- [WORK TO COMPLETE]: Transcribe exactly the lines from the one holding "BARS_X.forEach((x, i) =>" to the end of the data below, including both of those lines and no others.

- [SUPPLIED INFORMATION]:
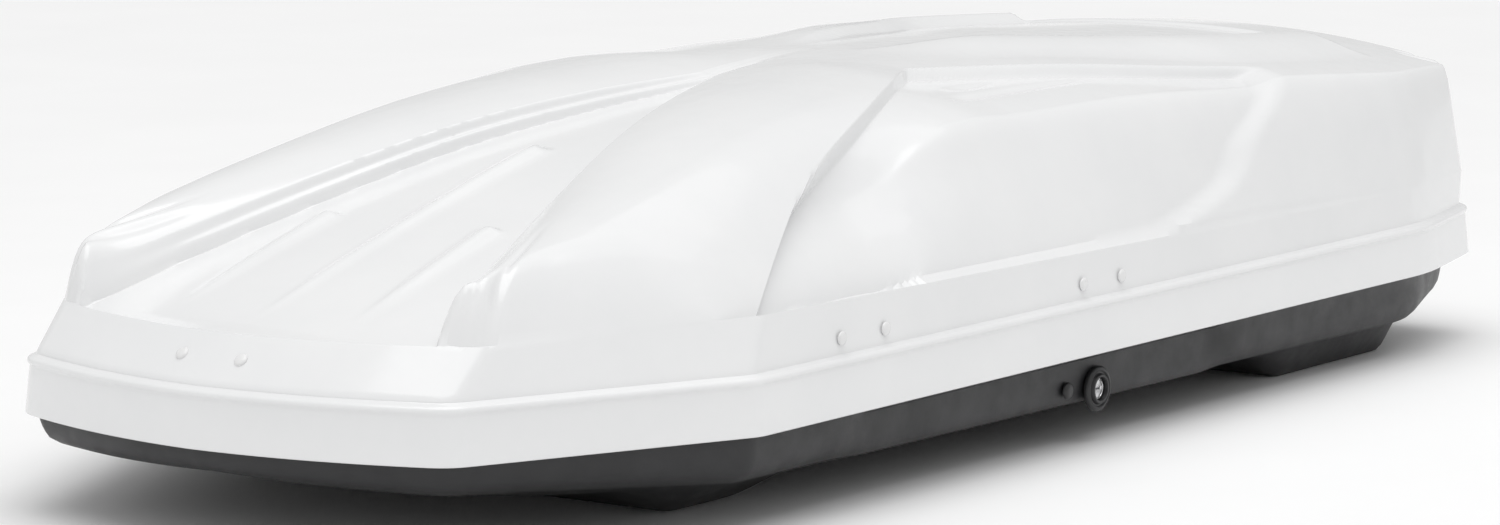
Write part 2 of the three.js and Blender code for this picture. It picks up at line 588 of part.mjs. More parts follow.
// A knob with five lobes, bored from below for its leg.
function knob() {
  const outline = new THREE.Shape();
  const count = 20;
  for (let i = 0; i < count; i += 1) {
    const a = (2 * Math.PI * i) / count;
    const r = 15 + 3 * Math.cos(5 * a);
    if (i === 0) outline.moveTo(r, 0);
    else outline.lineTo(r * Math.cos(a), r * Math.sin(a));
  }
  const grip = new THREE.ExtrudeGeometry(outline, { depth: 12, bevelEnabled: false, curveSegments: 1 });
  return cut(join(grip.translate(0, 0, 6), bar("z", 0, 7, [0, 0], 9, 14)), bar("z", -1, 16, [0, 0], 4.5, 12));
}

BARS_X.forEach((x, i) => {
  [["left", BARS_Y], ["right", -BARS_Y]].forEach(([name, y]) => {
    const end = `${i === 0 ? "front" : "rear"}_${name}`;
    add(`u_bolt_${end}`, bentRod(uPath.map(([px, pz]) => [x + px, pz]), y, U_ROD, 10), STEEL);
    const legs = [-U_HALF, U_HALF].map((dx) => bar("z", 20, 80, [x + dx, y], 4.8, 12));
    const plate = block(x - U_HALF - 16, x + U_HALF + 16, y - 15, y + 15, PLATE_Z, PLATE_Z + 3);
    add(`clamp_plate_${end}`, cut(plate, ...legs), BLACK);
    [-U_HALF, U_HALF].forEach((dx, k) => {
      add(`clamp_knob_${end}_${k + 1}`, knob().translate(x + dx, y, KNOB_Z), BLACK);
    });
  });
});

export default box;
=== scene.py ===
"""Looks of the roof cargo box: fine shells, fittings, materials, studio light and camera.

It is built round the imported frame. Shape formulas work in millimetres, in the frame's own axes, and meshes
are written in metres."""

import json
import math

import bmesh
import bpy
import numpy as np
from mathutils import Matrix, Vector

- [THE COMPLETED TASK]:
BARS_X.forEach((x, i) => {
  [["left", BARS_Y], ["right", -BARS_Y]].forEach(([name, y]) => {
    const end = `${i === 0 ? "front" : "rear"}_${name}`;
    add(`u_bolt_${end}`, bentRod(uPath.map(([px, pz]) => [x + px, pz]), y, U_ROD, 10), STEEL);
    const legs = [-U_HALF, U_HALF].map((dx) => bar("z", 20, 80, [x + dx, y], 4.8, 12));
    const plate = block(x - U_HALF - 16, x + U_HALF + 16, y - 15, y + 15, PLATE_Z, PLATE_Z + 3);
    add(`clamp_plate_${end}`, cut(plate, ...legs), BLACK);
    [-U_HALF, U_HALF].forEach((dx, k) => {
      add(`clamp_knob_${end}_${k + 1}`, knob().translate(x + dx, y, KNOB_Z), BLACK);
    });
  });
});

export default box;
=== scene.py ===
"""Looks of the roof cargo box: fine shells, fittings, materials, studio light and camera.

It is built round the imported frame. Shape formulas work in millimetres, in the frame's own axes, and meshes
are written in metres."""

import json
import math

import bmesh
import bpy
import numpy as np
from mathutils import Matrix, Vector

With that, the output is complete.